Sample PR comment¶

What Shadow's default shadow diagnose-pr flow lands on a real pull request. Verdict-first; metrics second; fix command at the bottom. Reviewers don't need to learn Shadow vocabulary to act on it.

The block between the horizontal rules below is the literal markdown the shadow-diagnose-pr GitHub Action posts.

Shadow verdict: STOP¶

This PR violates a critical policy and must not merge as-is.

This PR changes agent behavior on 3 / 3 production-like traces.

:warning: Low statistical power — fewer than 30 traces in the sample. Treat the verdict as advisory; widen --max-traces for more confidence.

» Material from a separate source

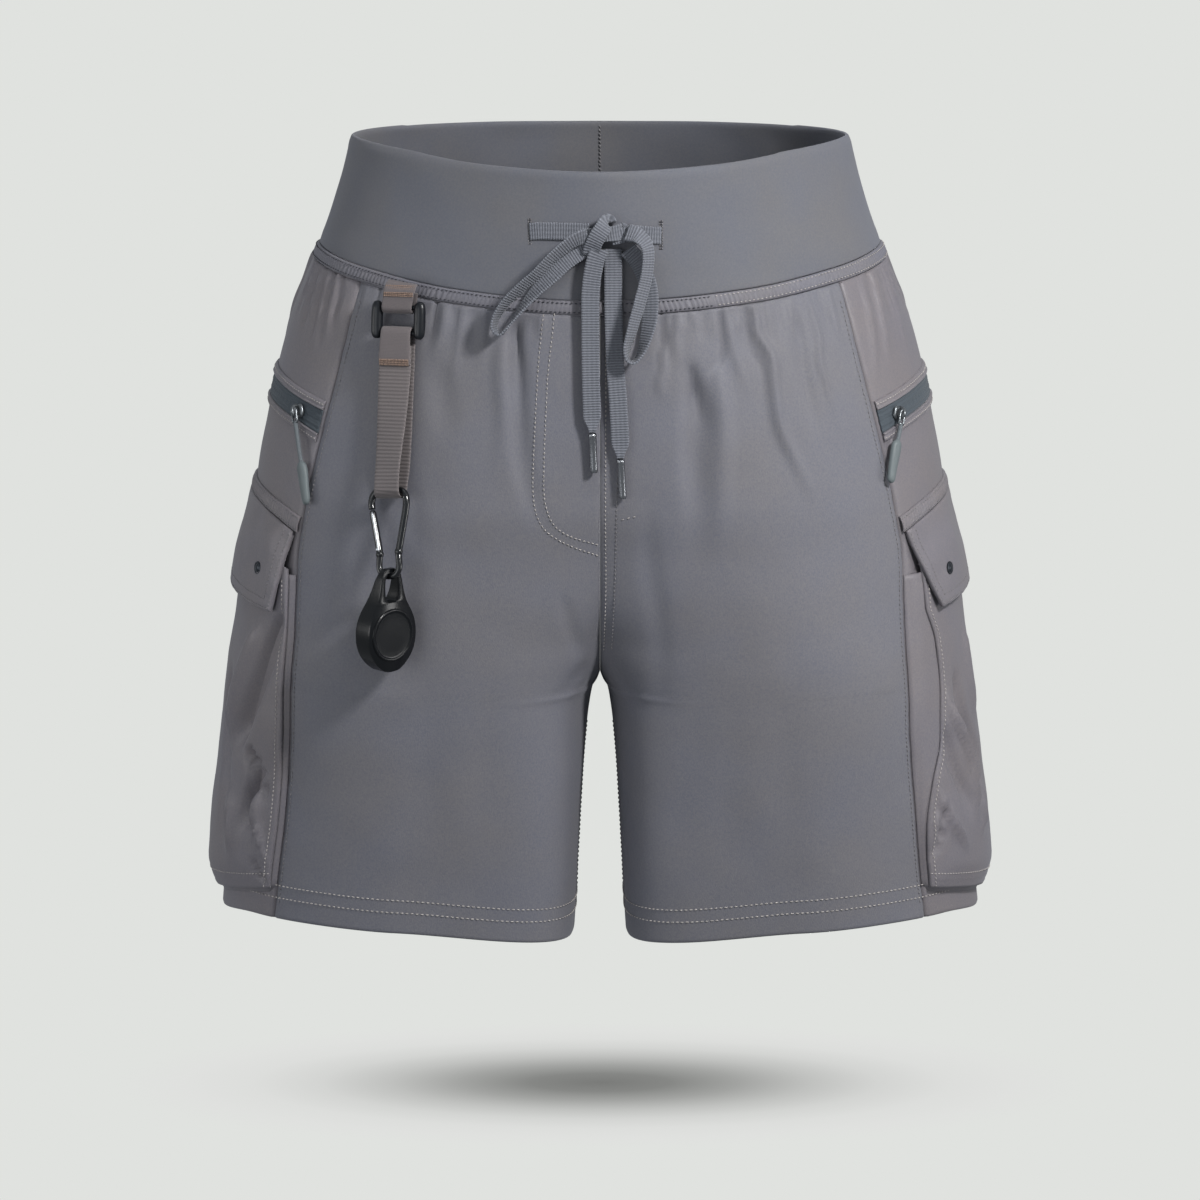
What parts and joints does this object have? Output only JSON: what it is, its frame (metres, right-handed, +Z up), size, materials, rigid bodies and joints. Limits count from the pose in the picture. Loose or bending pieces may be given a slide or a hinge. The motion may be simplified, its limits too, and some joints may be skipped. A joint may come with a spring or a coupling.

:information_source: Synthetic mock backend. Cause magnitudes below come from a deterministic per-delta heuristic (not real LLM behavior). Re-run with --backend live for a grounded estimate.

Dominant cause¶

prompt.system appears to be the main cause.

Axis: trajectory
ATE: +0.60
95% CI: [0.60, 0.60]
E-value: 6.7

Why it matters¶

3 traces violate the confirm-before-refund policy rule.

Suggested fix¶

Review the prompt change at prompts/candidate.md — restore the instruction or constraint it removed.

Verify the fix¶

shadow verify-fix --report .shadow/diagnose-pr/report.json

Generated by Shadow.

Legacy nine-axis-only flow¶

The pre-3.0 shadow report --format github-pr shape still ships behind shadow init --github-action --legacy-diff for repos that prefer it. It posts the nine-axis severity table directly with no causal-attribution layer. See shadow diff reference and Hierarchical diff for the output shape; for a runnable example, the refund-causal-diagnosis demo writes a baseline.json and a candidate.json side-by-side under both flows.